Introductory track “Spring Break (extended freestyle playlist edit)” begins things in suitably direct fashion, as Haswell delivers what sounds like his take on jungle, a hyper-minimal combination of resonant bass and cut-up amens. “Alternative Way To The Truth” could almost be Haswell’s knowing take on footwork, an absurdly stripped back composition of rapid 808 kicks with nonchalant snares and hi-hats placed at awkward intervals. It’s delivered with the kind of knowing wink that makes Mark Fell’s Sensate Focus material sound like DJ Rashad – something also present in “Chaos Clapping” and its immediate reprise, which offer a kind of absurdly mechanised take on Steve Reich’s “Clapping Music”. The punishing square waves of “Neutrino Hunter” on the other hand seem to reference grime, while “Unknown Known” seems to offer a lopsided variation on industrial techno, both of whch sound like they’ve been given a good going over with an industrial floor sander.

Despite these moments – especially the battery of sludgy kicks and squalling tones present in album climax “Blast Beats” – 37 Minute Workout is far from just being the “Haswell does techno” that you might be led to expect from the title.
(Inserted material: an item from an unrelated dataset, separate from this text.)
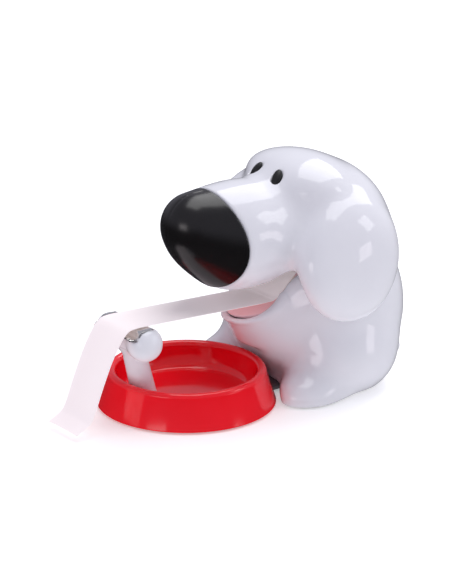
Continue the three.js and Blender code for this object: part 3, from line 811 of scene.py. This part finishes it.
# ================================================================ blade and tape
def blade_piece():
    """A bent strip whose front lip is cut into teeth."""
    teeth = 12
    pitch = BLADE_W / teeth
    bend = [(-24.4, 38.9), (-29.4, 38.95), (-30.3, 38.8), (-31.2, 37.6), (-31.8, 36.9),
            (-32.6, 36.7), (-33.6, 36.6), (-35.1, 36.3)]
    path = smooth_path(bend, 4)
    xs = np.linspace(-BLADE_W / 2, BLADE_W / 2, teeth * 2 + 1)
    strip = ribbon("blade_skin", path, xs, 0.45, blade_steel)
    tip = bend[-1][0]
    root = bend[-2][0]
    for vertex in strip.data.vertices:
        x, y, z = (np.array(vertex.co) - np.array(SHIFT)) / MM
        phase = abs((x + BLADE_W / 2) / pitch % 1 - 0.5) * 2
        if y < root:
            y = root + (y - root) * (1 - phase * 0.98)
        vertex.co = to_row((x, y, z))
    return tidied(strip)


TAPE_PATH = [
    (50.5, 49.9), (44, 44.2), (38.5, 39.2), (35.8, 37.3), (32, 36.9), (14, 37.7),
    (-10, 38.9), (-24, 39.55), (-30.2, 39.7), (-34, 38.9), (-37.4, 35.4), (-41.6, 28.4),
    (-46, 18.6), (-49.6, 9.6), (-51.6, 6.2), (-54, 4.6), (-58, 2.6),
]


def tape_piece():
    """The free stretch of tape. It starts on the roll, creases on the liner's rear ridge,
    lies on the blade and hangs in a slow curl."""
    wrap = ROLL_R + 0.35
    start = math.atan2(TAPE_PATH[0][1] - ROLL_Z, TAPE_PATH[0][0] - ROLL_Y)
    on_roll = [
        (ROLL_Y + wrap * math.cos(a), ROLL_Z + wrap * math.sin(a))
        for a in start - np.radians([44, 33, 22, 11])
    ]
    path = smooth_path([*on_roll, *TAPE_PATH], 7)
    half = TAPE_W / 2

    def bow(t, x):
        between = math.sin(math.pi * np.clip((t - 0.36) / 0.3, 0, 1))
        hanging = np.clip((t - 0.72) / 0.2, 0, 1)
        cup = (1 - (x / half) ** 2)
        return 0.35 * cup * between - 0.5 * cup * hanging

    return ribbon("tape_film_strip", path, np.linspace(-half, half, 15), 0.14, film, bow)


dress(blade_piece(), "body", "blade_steel", "cutter_blade")
dress(tape_piece(), "body", "clear_tape", "tape_web")


# ================================================================ roll, core, hubs and cradle
def roll_piece():
    """Wound tape: its side faces step in and out a little from turn to turn."""
    half = TAPE_W / 2
    rng = np.random.default_rng(7)
    inner = CORE_R + GAP
    turns = np.linspace(inner, ROLL_R, 46)
    proud = 0.06 * rng.standard_normal(len(turns)).clip(-1.5, 1.5)
    proud = np.convolve(proud, [0.25, 0.5, 0.25], mode="same") - 0.09
    one_side = [(r, half + step) for r, step in zip(turns, proud)]
    other_side = [(r, -half - step) for r, step in zip(turns[::-1], proud[::-1])]
    return turned("wound_roll", one_side + other_side, wound, ROLL_CENTRE, "x", sides=144)


def core_piece():
    half = TAPE_W / 2
    corners = [(CORE_BORE_R, -half), (CORE_R, -half), (CORE_R, half), (CORE_BORE_R, half)]
    return turned("card_core", rounded(corners, 0.25), card, ROLL_CENTRE, "x", sides=128)


def hub_piece(name, side):
    """A flanged cup with a stub axle, a dished face and a ring of lightening holes."""
    spigot = CORE_BORE_R - GAP
    flange = TAPE_W / 2 + GAP
    corners = [
        (0, flange - 1.6, 0),
        (spigot - 2, flange - 1.6),
        (spigot - 2, GAP),
        (spigot, GAP, 0.4),
        (spigot, flange),
        (CORE_R + 1.2, flange, 0.3),
        (CORE_R + 1.2, flange + 1.3, 0.5),
        (spigot - 1.5, flange + 1.3, 0.4),
        (spigot - 2.1, flange + 0.8, 0.4),
        (AXLE_R + 1.6, flange + 0.8, 0.6),
        (AXLE_R, flange + 1.6, 0.4),
        (AXLE_R, 15.8, 0.5),
        (0, 15.8, 0),
    ]
    disc = turned(name, rounded(corners, 0.2), grey, ROLL_CENTRE, "x", side)
    holes = []
    for i in range(5):
        a = 2 * math.pi * i / 5
        place = (0, ROLL_Y + 7.2 * math.cos(a), ROLL_Z + 7.2 * math.sin(a))
        drill = [(0, flange - 4), (1.7, flange - 4), (1.7, flange + 4), (0, flange + 4)]
        holes.append(turned("drill", drill, grey, place, "x", side, sides=32))
    return combined(disc, "DIFFERENCE", *holes)


def cradle_piece():
    """Two arms with open slots for the hub axles, joined by a foot plate."""
    slot = AXLE_R + 0.35
    arc = [(ROLL_Y + slot * math.cos(a), ROLL_Z + slot * math.sin(a))
           for a in np.linspace(0, -math.pi, 17)]
    outline = [(76, 4), (70.5, 37), (ROLL_Y + slot, 37), *arc, (ROLL_Y - slot, 37), (61.5, 37), (56, 4)]
    arms = [extruded("arm", outline, left, left + 3, grey, 0.35) for left in (-15.2, 12.2)]
    foot = box_piece("cradle_skin", (-15.2, 56, INSIDE_LOW), (15.2, 76, 5.1), grey, 0.3)
    return combined(foot, "UNION", *arms)


dress(roll_piece(), "roll", "clear_tape", "tape_roll")
dress(core_piece(), "roll", "core_card", "tape_core")
dress(hub_piece("hub_skin_left", 1), "roll", "base_plastic", "hub_left")
dress(hub_piece("hub_skin_right", -1), "roll", "base_plastic", "hub_right")
dress(cradle_piece(), "body", "base_plastic", "roll_cradle")


# ================================================================ ballast, pin, screws and pads
def ballast_piece():
    slab = box_piece("ballast_skin", ballast_low, ballast_high, iron, 1.1)
    pocket = box_piece(
        "pocket", (ballast_low[0] + 4, ballast_low[1] + 3.5, ballast_high[2] - 0.8),
        (ballast_high[0] - 4, ballast_high[1] - 3.5, ballast_high[2] + 2), iron)
    return combined(slab, "DIFFERENCE", pocket)


def pin_piece():
    ends = [(0, pin_low[0], 0), (PIN_R, pin_low[0]), (PIN_R, pin_high[0]), (0, pin_high[0], 0)]
    return turned("pin_skin", rounded(ends, 0.35), zinc, (0, HINGE_Y, HINGE_Z), "x", sides=48)


def screw_piece(node):
    """A pan-head screw with a cross recess, seen from below, and a threaded shank."""
    low, high = design_box(node)
    centre = ((low[0] + high[0]) / 2, (low[1] + high[1]) / 2, 0)
    head_low, head_high = low[2], 1.6
    pitch, depth = 0.8, 0.16
    crests = []
    for z in np.arange(head_high + 0.7, high[2] - 1.4, pitch):
        crests += [(SCREW_R - depth, z), (SCREW_R, z + pitch * 0.45)]
    profile = [
        (0, head_low), (SCREW_HEAD_R - 0.6, head_low), (SCREW_HEAD_R - 0.15, head_low + 0.25),
        (SCREW_HEAD_R, head_high - 0.1), (SCREW_HEAD_R - 0.1, head_high), (SCREW_R, head_high),
        *crests, (SCREW_R - depth, high[2] - 1.2), (0.25, high[2]), (0, high[2]),
    ]
    screw = turned(node + "_skin", profile, zinc, centre, sides=40)
    bars = []
    for dx, dy in ((1.25, 0.28), (0.28, 1.25)):
        corner = np.array([dx, dy, 0])
        bars.append(box_piece("bar", np.array(centre) - corner - (0, 0, 1),
                              np.array(centre) + corner + (0, 0, head_low + 0.4), zinc))
    return combined(screw, "DIFFERENCE", *bars)


def pad_piece(node):
    """A rubber disc with a rounded edge and two ring grooves underneath."""
    low, high = design_box(node)
    centre = ((low[0] + high[0]) / 2, (low[1] + high[1]) / 2, 0)
    radius = (high[0] - low[0]) / 2
    groove = 0.3
    corners = [(0, low[2], 0)]
    for r in (1.6, 3.2):
        corners += [(r, low[2]), (r, low[2] + groove), (r + 0.6, low[2] + groove), (r + 0.6, low[2])]
    corners += [(radius, low[2], 0.4), (radius, high[2], 0.3), (0, high[2], 0)]
    return turned(node + "_skin", rounded(corners, 0.08, 2), rubber, centre, sides=64)


dress(ballast_piece(), "body", "ballast_iron", "ballast_block")
dress(pin_piece(), "body", "fastener_steel", "hinge_pin")
SCREWS = [f"body_screw_{i + 1}" for i in range(4)] + [f"bowl_screw_{i + 1}" for i in range(3)]
for node in SCREWS + ["bone_screw"]:
    dress(screw_piece(node), "body", "fastener_steel", node)
for node in PADS:
    dress(pad_piece(node), "body", "pad_rubber", node)


# ================================================================ stage, light and camera
FLOOR_GLOW = 0.32
LIGHT_AIM = Vector((0, 0, 0.04))
AZIMUTH = 53.3
ELEVATION = 19.7
DISTANCE = 1.5
LENS = 238.6
AIM = Vector((-2.4, 20.9, 40.1)) * MM + SHIFT
WORLD_LOW = (0.05, 0.05, 0.06)
WORLD_HIGH = (0.40, 0.40, 0.47)


def stage_floor():
    material = finish("pale_floor", (0.88, 0.88, 0.88), (0.9, 0.9, 0.9), (0.55, 0.65), 4, 0.01)
    shader = material.node_tree.nodes["Principled BSDF"]
    shader.inputs["Emission Color"].default_value = (1, 1, 1, 1)
    shader.inputs["Emission Strength"].default_value = FLOOR_GLOW
    half = 4.0
    corners = [(-half, -half, 0), (half, -half, 0), (half, half, 0), (-half, half, 0)]
    mesh = bpy.data.meshes.new("floor")
    mesh.from_pydata(corners, [], [(0, 1, 2, 3)])
    mesh.materials.append(material)
    floor = bpy.data.objects.new("floor", mesh)
    bpy.context.scene.collection.objects.link(floor)
    floor.visible_glossy = False


def softbox(name, azimuth, elevation, distance, size, radiance, color=(1, 1, 1)):
    """A rectangular light that faces the object from a direction. Azimuth 0 is the dog's front
    and 90 its left side."""
    a, e = math.radians(azimuth), math.radians(elevation)
    back = Vector((math.sin(a) * math.cos(e), -math.cos(a) * math.cos(e), math.sin(e)))
    data = bpy.data.lights.new(name, "AREA")
    data.shape = "RECTANGLE"
    data.size, data.size_y = size
    data.energy = radiance * math.pi * size[0] * size[1]
    data.color = color
    light = bpy.data.objects.new(name, data)
    light.location = LIGHT_AIM + back * distance
    light.rotation_mode = "QUATERNION"
    light.rotation_quaternion = (-back).to_track_quat("-Z", "Y")
    bpy.context.scene.collection.objects.link(light)


def camera():
    a, e = math.radians(AZIMUTH), math.radians(ELEVATION)
    back = Vector((math.sin(a) * math.cos(e), -math.cos(a) * math.cos(e), math.sin(e)))
    data = bpy.data.cameras.new("camera")
    data.lens = LENS
    data.sensor_width = 36
    data.clip_start = 0.01
    eye = bpy.data.objects.new("camera", data)
    eye.location = AIM + back * DISTANCE
    eye.rotation_mode = "QUATERNION"
    eye.rotation_quaternion = (-back).to_track_quat("-Z", "Y")
    bpy.context.scene.collection.objects.link(eye)
    bpy.context.scene.camera = eye


def world_light():
    """Pale lavender above the horizon and dim below it."""
    world = bpy.data.worlds.new("world")
    world.use_nodes = True
    nodes, links = world.node_tree.nodes, world.node_tree.links
    place = nodes.new("ShaderNodeTexCoord")
    split = nodes.new("ShaderNodeSeparateXYZ")
    ramp = nodes.new("ShaderNodeValToRGB")
    spread = nodes.new("ShaderNodeMapRange")
    spread.inputs["From Min"].default_value = -1
    ramp.color_ramp.elements[0].position = 0.42
    ramp.color_ramp.elements[0].color = (*WORLD_LOW, 1)
    ramp.color_ramp.elements[1].position = 0.62
    ramp.color_ramp.elements[1].color = (*WORLD_HIGH, 1)
    links.new(place.outputs["Generated"], split.inputs["Vector"])
    links.new(split.outputs["Z"], spread.inputs["Value"])
    links.new(spread.outputs["Result"], ramp.inputs["Fac"])
    links.new(ramp.outputs["Color"], nodes["Background"].inputs["Color"])
    bpy.context.scene.world = world


stage_floor()
softbox("overhead", -156, 66, 0.9, (0.62, 1.35), 2.7)
softbox("rear_right", 138, 33, 1.0, (0.28, 0.35), 2.8)
softbox("front_left", 16, 10, 1.0, (0.42, 0.26), 2.6, (1.0, 0.93, 0.95))
softbox("right_side", 122, 7, 1.0, (0.26, 0.22), 2.6, (1.0, 0.93, 0.95))
world_light()
bpy.context.scene.view_settings.view_transform = "Standard"
camera()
The composition is typically scrambled, especially in “Incalculable Harm” and “In Memory Of Elph”, which explore beatless noise with his usually earsplitting tones. Even on these tracks however, there’s a healthy dose of frequencies designed to hit the body, arranged in a way that could be interpreted as his response to the punishing frequencies of the club environment, roughly daubed like broad strokes on a canvas.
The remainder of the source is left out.